Alla Gazzetta: «Il calcio di oggi non mi diverte. Tutti passaggi laterali, pochi dribbling. E poi il protagonismo degli allenatori mi dà fastidio».
La Gazzetta dello Sport intervista Faustino Asprilla, di passaggio a Parma. Gli viene chiesto se gli piace il calcio di oggi. Risponde:
«Lo guardo, ma non mi diverte. Tutti passaggi laterali, pochi dribbling. E poi quegli allenatori che sembrano scalmanati davanti alle panchine e urlano ai giocatori che cosa devono fare… Avessero provato con me, li avrei sistemati io! Gli avrei detto: ‘Tu fai l’allenatore e siediti in panchina. A calcio ci gioco io e so come si fa’. Il protagonismo degli allenatori mi dà proprio fastidio, sembra che abbiano inventato il calcio e magari non sanno nemmeno stoppare un pallone».
Asprilla continua:
«Ma vi rendete conto che oggi, per avere un’inquadratura in televisione, ci sono gli assistenti che mostrano ai giocatori che devono entrare in campo come si devono muovere, che cosa devono fare, chi devono marcare? Siamo impazziti? Credete che i giocatori non sappiano quello che devono fare? Lasciateli liberi, fateli divertire e vedrete che ci divertiremo tutti molto di più».
La Serie A ti diverte?
«Poco. Non si vede una giocata di classe, di fantasia. Il Napoli, ecco il Napoli è una squadra che mi piace. Osimhen è davvero bravo».

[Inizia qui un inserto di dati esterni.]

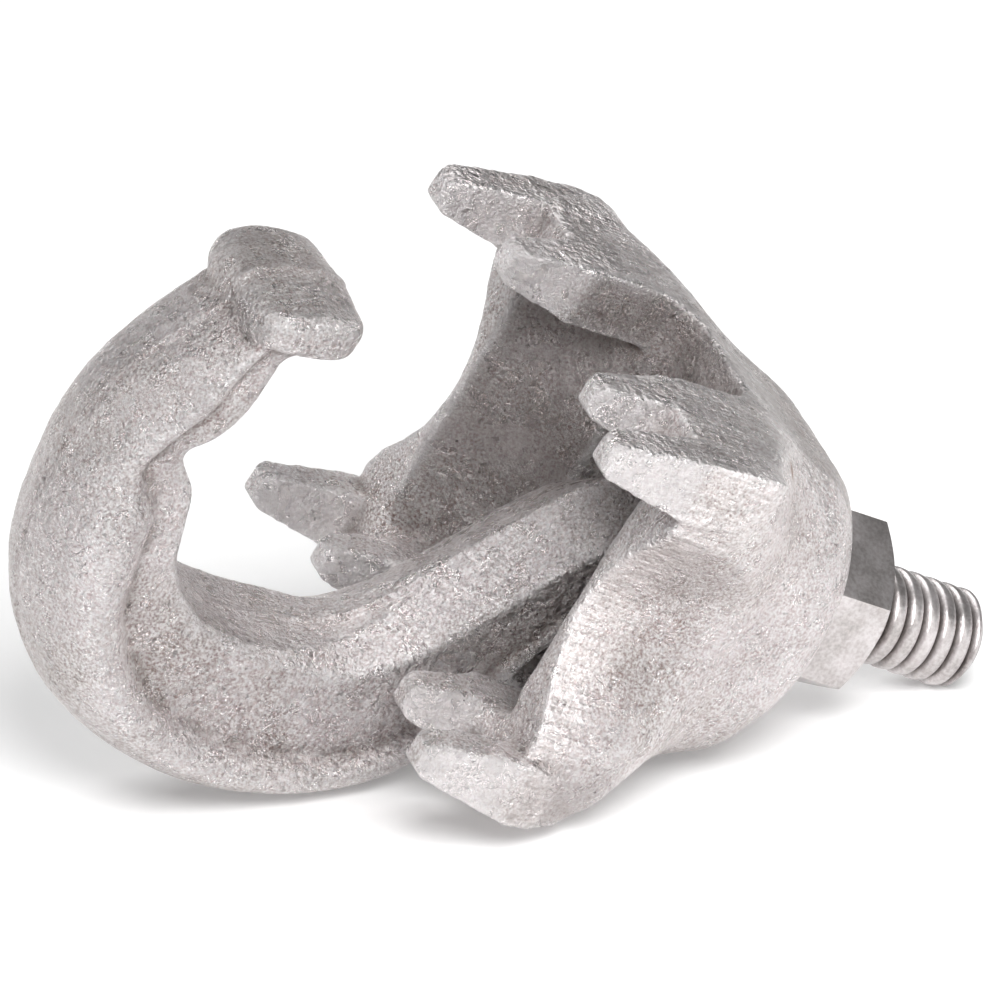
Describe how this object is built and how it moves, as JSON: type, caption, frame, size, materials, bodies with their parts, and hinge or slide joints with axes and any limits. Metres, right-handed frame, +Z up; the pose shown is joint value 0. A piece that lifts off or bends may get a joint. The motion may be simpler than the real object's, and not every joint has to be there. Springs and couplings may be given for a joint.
{
  "type": "scaffold hook clamp",
  "caption": "Cast hook clamp for a scaffold tube: a J-shaped hook with a threaded stud, a clawed saddle that slides on it, and a hex nut.",
  "frame": {"origin": "centre of the bounding box, on the ground that the clamp lies on", "axes": "+X from the hook's back towards the nut, level; +Z up. The clamp lies on the end of its stud, the back of its hook and one corner of its saddle, so its stud rises 26.9 degrees towards the hook and it leans 13.07 degrees about the stud"},
  "size_m": [0.1608, 0.0962, 0.0935],
  "materials": {
    "cast_hook": "hot-dip galvanised casting, grainy",
    "cast_saddle": "hot-dip galvanised casting, grainy",
    "plated_nut": "zinc-plated steel"
  },
  "bodies": {
    "hook_bolt": {"hook_bolt": "cast_hook"},
    "saddle": {"saddle": "cast_saddle"},
    "nut": {"hex_nut": "plated_nut"}
  },
  "joints": [
    {"name": "saddle_slide", "type": "slide", "parent": "hook_bolt", "child": "saddle", "axis": [-0.8918, 0, 0.4524], "range_m": [-0.018, 0.0092]},
    {"name": "nut_spin", "type": "hinge", "parent": "saddle", "child": "nut", "pos_m": [0.05198, 0, 0.0192], "axis": [-0.8918, 0, 0.4524], "range_deg": [-2035, 1040]}
  ],
  "couplings": [
    {"joint": "saddle_slide", "follows": "nut_spin", "m_per_rad": 0.00050532}
  ]
}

Ma non quanto è stato lui, dice Asprilla.
«Vi ricordo che io ho giocato in Serie A quando c’erano Van Basten, Gullit, Baresi, Maldini, Del Piero, Roberto Baggio… Devo andare avanti? Io, per fare gol, dovevo superare gente come Baresi, Costacurta, Vierchowod. E qualche volta me li sono pure bevuti. Adesso chi sono i difensori? Contro chi gioca Osimhen? Non esiste paragone tra il calcio di oggi e quello in cui ho giocato io».
Asprilla continua:
«Leao ha dei numeri, ma deve essere più concreto. Se salti due uomini, poi devi fare gol. Non mi basta un cross e un passaggino in mezzo all’area. Lautaro è bravo, però non ha un centesimo della classe di Crespo o di Balbo, tanto per citare due miei ex compagni di squadra. E Lukaku è tutto muscoli, tutta forza: ma il calcio è libertà, è fantasia, è invenzione».
Lo scudetto è del Napoli?
«Direi di sì, anche se in una stagione si può sempre incontrare ostacoli imprevisti. Però hanno troppi punti di vantaggio e quelle dietro non mi sembrano delle corazzate».
Sul crollo il Milan:
«Succede, ma qualcuno forse si è dimenticato che l’anno scorso il Milan ha fatto un miracolo e i miracoli non si ripetono. Chi hanno comprato per diventare più forti? De Ketelaere lo conoscevi prima che arrivasse al Milan? Io non ne avevo mai sentito parlare. Per giocare nel Milan ci vogliono personalità, carattere, bisogna essere già formati. Adesso sento dire che per un nuovo arrivato serve un periodo di ambientamento. Bene, io sono sbarcato nel 1992 e alla prima stagione ho segnato 11 gol, ho vinto la Coppa delle Coppe, con una doppietta in semifinale, e mi sono piazzato terzo in campionato. Chiaro il discorso?».
Se eri tanto bravo, perché non sei diventato un campionissimo? Asprilla:
«Non avevo la testa. Non mi piaceva allenarmi, faticavo a capire quello che mi chiedevano gli allenatori, io ero abituato a giocare in libertà e invece qui bisogna essere fedeli alla tattica, guai se sgarri. E poi non facevo una vita da perfetto atleta: andavo a letto tardi, e quasi mai da solo, mi svegliavo tardissimo, mi piaceva frequentare i locali, le feste. Insomma, in tutto questo casino che era la mia vita, il calcio non era al primo posto. Questo è stato il mio limite. Però mi sono divertito tantissimo e credo di aver fatto divertire parecchie persone».
Oggi Asprilla ha un’azienda a Tulua in Colombia che lavora per il governo colombiano. Racconta cosa fa in azienda:
«Nulla, controllo che gli altri lavorino. La mia vita è sempre la solita: feste, balli, mangiate, bevute e donne. Tante donne. Non cambierò mai, l’allegria è il mio destino. Se vedo una bella ragazza, non riesco a non corteggiarla: è più forte di me. E ti dico la verità: ringrazio mia madre e mio padre di avermi fatto così. Prendo la vita alla leggera e me la godo. Su questa terra non stiamo mica in eterno, almeno cerchiamo di essere allegri per il tempo che ci è concesso».